> [DO THIS]: Present every line in which the string "bodies" appears.

> [INFORMATION PROVIDED]:
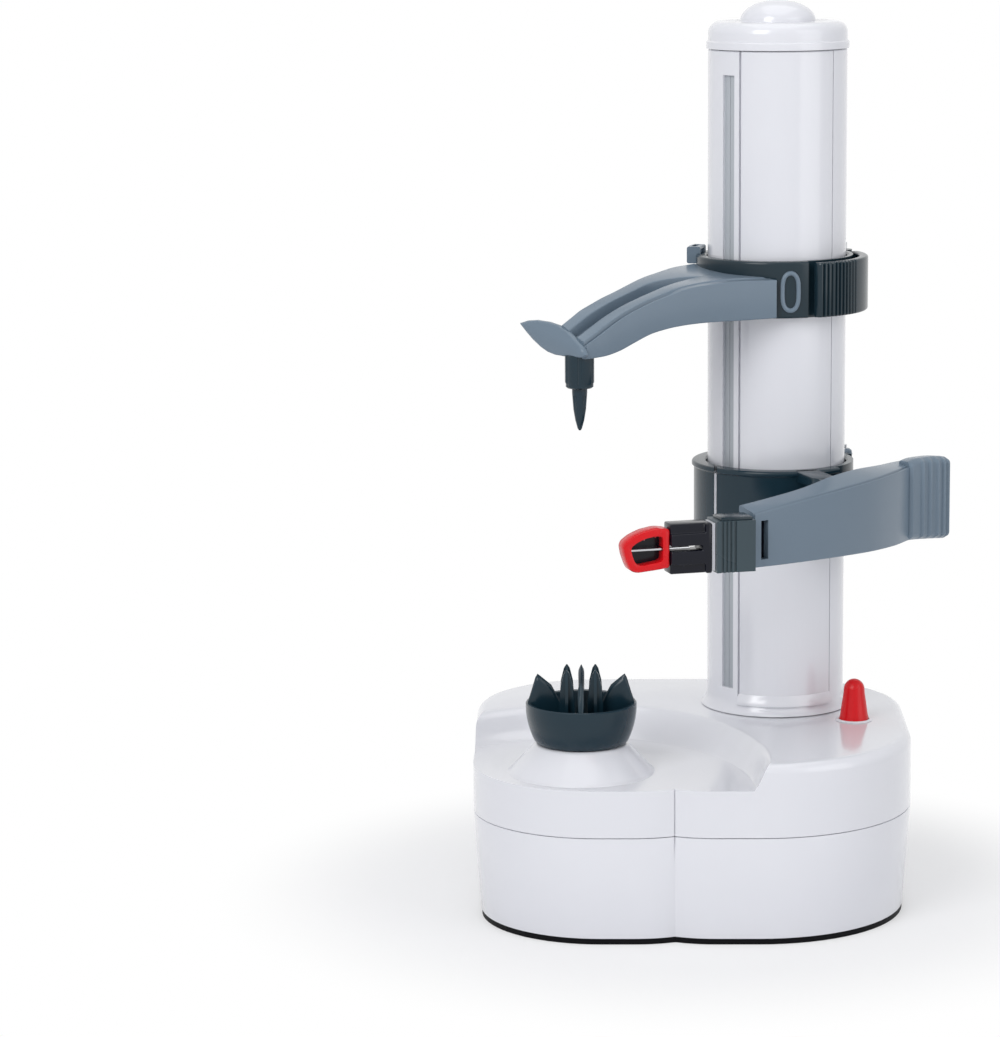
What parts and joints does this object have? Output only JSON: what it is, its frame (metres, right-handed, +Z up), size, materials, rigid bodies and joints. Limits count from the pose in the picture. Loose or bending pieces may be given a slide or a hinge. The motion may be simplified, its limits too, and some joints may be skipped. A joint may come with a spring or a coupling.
{
  "type": "electric peeler",
  "caption": "Tabletop electric peeler: white base with a spiked turntable cup, round tower with lead screw, upper arm with a fruit pin, and a sprung lever with a guarded blade.",
  "frame": {"origin": "on the table, on the axis of the tower, under the bottom plate", "axes": "+Z up along the tower; -Y to the front, where the turntable and the blade are seen; +X to the right, the side of the thumb grip"},
  "size_m": [0.155, 0.1337, 0.2904],
  "materials": {
    "white_shell": "gloss white moulded plastic",
    "slate_arm": "slate blue-grey moulded plastic",
    "teal_cup": "dark blue-green moulded plastic",
    "black_plate": "black moulded plastic",
    "red_plastic": "red moulded plastic",
    "steel": "plain steel",
    "brass": "plain brass",
    "nylon": "natural nylon",
    "cell_jacket": "dark metal jacket without print"
  },
  "bodies": {
    "base": {"base_top_shell": "white_shell", "base_lower_shell": "white_shell", "bottom_plate": "black_plate", "cell_door": "black_plate", "cell_1": "cell_jacket", "cell_2": "cell_jacket", "cell_3": "cell_jacket", "cell_4": "cell_jacket", "left_contact": "steel", "right_contact": "steel", "motor": "steel", "gear_plate": "steel", "turntable_bush": "brass", "tower_shell": "white_shell", "tower_front_cover": "white_shell", "tower_cap": "white_shell", "button_bezel": "black_plate", "start_switch": "black_plate", "casing_screw_1": "steel", "casing_screw_2": "steel", "casing_screw_3": "steel", "casing_screw_4": "steel"},
    "turntable": {"turntable_cup": "teal_cup", "turntable_shaft": "steel", "turntable_gear": "nylon"},
    "idler": {"idler_gear": "nylon", "idler_wheel": "nylon"},
    "second_stage": {"second_pinion": "nylon", "second_wheel": "nylon"},
    "first_stage": {"first_pinion": "nylon", "first_wheel": "nylon"},
    "motor_drive": {"motor_pinion": "brass"},
    "screw": {"lead_screw": "steel", "screw_gear": "nylon"},
    "arm": {"upper_arm": "slate_arm", "upper_nut": "nylon", "upper_grip_pin": "steel"},
    "arm_grip": {"upper_grip": "slate_arm"},
    "pin": {"fruit_pin": "teal_cup"},
    "carriage": {"peeler_carriage": "teal_cup", "carriage_nut": "nylon", "pivot_pin": "steel", "carriage_grip_pin": "steel"},
    "carriage_release": {"carriage_grip": "teal_cup"},
    "lever": {"peel_lever": "slate_arm", "blade_knuckle": "slate_arm", "blade_holder": "black_plate", "blade_guard": "red_plastic", "blade": "steel"},
    "button": {"start_button": "red_plastic"}
  },
  "joints": [
    {"name": "turntable_spin", "type": "hinge", "parent": "base", "child": "turntable", "pos_m": [-0.06415, -0.06024, 0.05], "axis": [0, 0, 1], "continuous": true},
    {"name": "idler_spin", "type": "hinge", "parent": "base", "child": "idler", "pos_m": [-0.03207, -0.03012, 0.01], "axis": [0, 0, 1], "continuous": true},
    {"name": "second_stage_spin", "type": "hinge", "parent": "base", "child": "second_stage", "pos_m": [-0.01707, -0.0561, 0.015], "axis": [0, 0, 1], "continuous": true},
    {"name": "first_stage_spin", "type": "hinge", "parent": "base", "child": "first_stage", "pos_m": [0.00793, -0.0561, 0.02], "axis": [0, 0, 1], "continuous": true},
    {"name": "motor_spin", "type": "hinge", "parent": "base", "child": "motor_drive", "pos_m": [0.02529, -0.03812, 0.025], "axis": [0, 0, 1], "continuous": true},
    {"name": "screw_spin", "type": "hinge", "parent": "base", "child": "screw", "pos_m": [0, 0, 0.1], "axis": [0, 0, 1], "continuous": true},
    {"name": "upper_arm_slide", "type": "slide", "parent": "base", "child": "arm", "axis": [0, 0, 1], "range_m": [-0.045, 0.06]},
    {"name": "upper_grip_swing", "type": "hinge", "parent": "arm", "child": "arm_grip", "pos_m": [0.02281, 0.01658, 0.2], "axis": [0, 0, -1], "range_deg": [0, 2.2], "stiffness_Nm_per_rad": 2, "springref_deg": -1.15},
    {"name": "fruit_pin_spin", "type": "hinge", "parent": "arm", "child": "pin", "pos_m": [-0.06415, -0.06024, 0.17], "axis": [0, 0, 1], "continuous": true},
    {"name": "peeler_slide", "type": "slide", "parent": "base", "child": "carriage", "axis": [0, 0, 1], "range_m": [-0.035, 0.04]},
    {"name": "carriage_grip_swing", "type": "hinge", "parent": "carriage", "child": "carriage_release", "pos_m": [0.0233, 0.01693, 0.13], "axis": [0, 0, -1], "range_deg": [0, 2.2], "stiffness_Nm_per_rad": 2, "springref_deg": -1.15},
    {"name": "peel_lever_swing", "type": "hinge", "parent": "carriage", "child": "lever", "pos_m": [0.0135, -0.0375, 0.13], "axis": [0, 0, 1], "range_deg": [-20, 15], "stiffness_Nm_per_rad": 0.3},
    {"name": "button_press", "type": "slide", "parent": "base", "child": "button", "axis": [0, 0, -1], "range_m": [0, 0.0025], "stiffness_N_per_m": 400, "springref_m": -0.0005}
  ],
  "couplings": [
    {"joint": "idler_spin", "follows": "turntable_spin", "ratio": -0.89655},
    {"joint": "screw_spin", "follows": "turntable_spin", "ratio": 1},
    {"joint": "second_stage_spin", "follows": "turntable_spin", "ratio": 4.4828},
    {"joint": "first_stage_spin", "follows": "turntable_spin", "ratio": -17.931},
    {"joint": "motor_spin", "follows": "turntable_spin", "ratio": 71.724}
  ]
}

> [TASK SOLUTION]:
What parts and joints does this object have? Output only JSON: what it is, its frame (metres, right-handed, +Z up), size, materials, rigid bodies and joints. Limits count from the pose in the picture. Loose or bending pieces may be given a slide or a hinge. The motion may be simplified, its limits too, and some joints may be skipped. A joint may come with a spring or a coupling.
  "bodies": {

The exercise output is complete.